DATA EXCERPT start

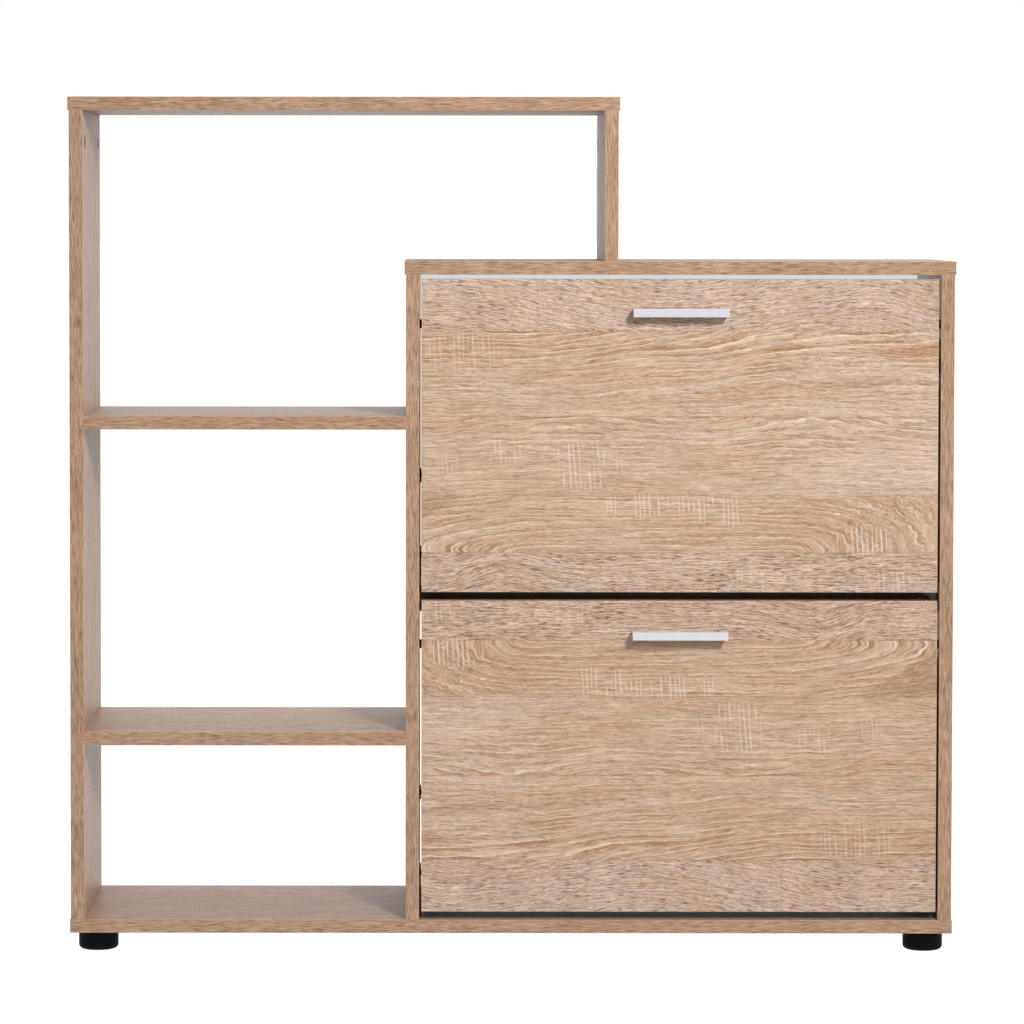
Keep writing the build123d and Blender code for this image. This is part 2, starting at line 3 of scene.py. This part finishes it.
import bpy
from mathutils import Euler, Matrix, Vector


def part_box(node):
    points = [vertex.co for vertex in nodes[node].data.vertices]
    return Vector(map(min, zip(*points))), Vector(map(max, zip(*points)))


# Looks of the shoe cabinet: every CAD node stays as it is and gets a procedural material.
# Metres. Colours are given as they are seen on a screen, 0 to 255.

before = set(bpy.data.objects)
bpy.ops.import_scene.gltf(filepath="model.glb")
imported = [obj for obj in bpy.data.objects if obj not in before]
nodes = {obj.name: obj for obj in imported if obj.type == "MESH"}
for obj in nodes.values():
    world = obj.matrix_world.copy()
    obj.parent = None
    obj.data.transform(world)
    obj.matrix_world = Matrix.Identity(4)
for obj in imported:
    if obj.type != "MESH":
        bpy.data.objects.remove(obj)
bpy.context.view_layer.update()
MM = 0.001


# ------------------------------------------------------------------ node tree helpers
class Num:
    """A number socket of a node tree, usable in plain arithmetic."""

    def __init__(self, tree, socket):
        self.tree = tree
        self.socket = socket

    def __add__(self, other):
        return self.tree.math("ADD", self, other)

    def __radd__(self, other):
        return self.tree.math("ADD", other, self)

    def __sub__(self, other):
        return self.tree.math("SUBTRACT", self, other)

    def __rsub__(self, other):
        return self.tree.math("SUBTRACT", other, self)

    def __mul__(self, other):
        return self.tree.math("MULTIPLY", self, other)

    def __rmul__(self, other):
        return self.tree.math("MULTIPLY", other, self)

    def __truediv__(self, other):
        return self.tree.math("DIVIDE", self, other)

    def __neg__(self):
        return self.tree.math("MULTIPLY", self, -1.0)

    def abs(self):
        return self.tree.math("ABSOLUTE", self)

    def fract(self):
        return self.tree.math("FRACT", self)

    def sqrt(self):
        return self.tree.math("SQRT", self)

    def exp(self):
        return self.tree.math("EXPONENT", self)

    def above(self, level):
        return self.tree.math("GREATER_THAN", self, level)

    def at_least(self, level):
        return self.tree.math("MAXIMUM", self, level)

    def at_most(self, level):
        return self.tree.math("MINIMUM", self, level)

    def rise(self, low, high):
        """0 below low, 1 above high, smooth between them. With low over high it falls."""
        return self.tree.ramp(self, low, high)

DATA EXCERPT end

**PROBLEM STATEMENT**
Pick out the lines that include the word "nodes" and write them out.

**SOLUTION FOR THIS EXERCISE**
    points = [vertex.co for vertex in nodes[node].data.vertices]
nodes = {obj.name: obj for obj in imported if obj.type == "MESH"}
for obj in nodes.values():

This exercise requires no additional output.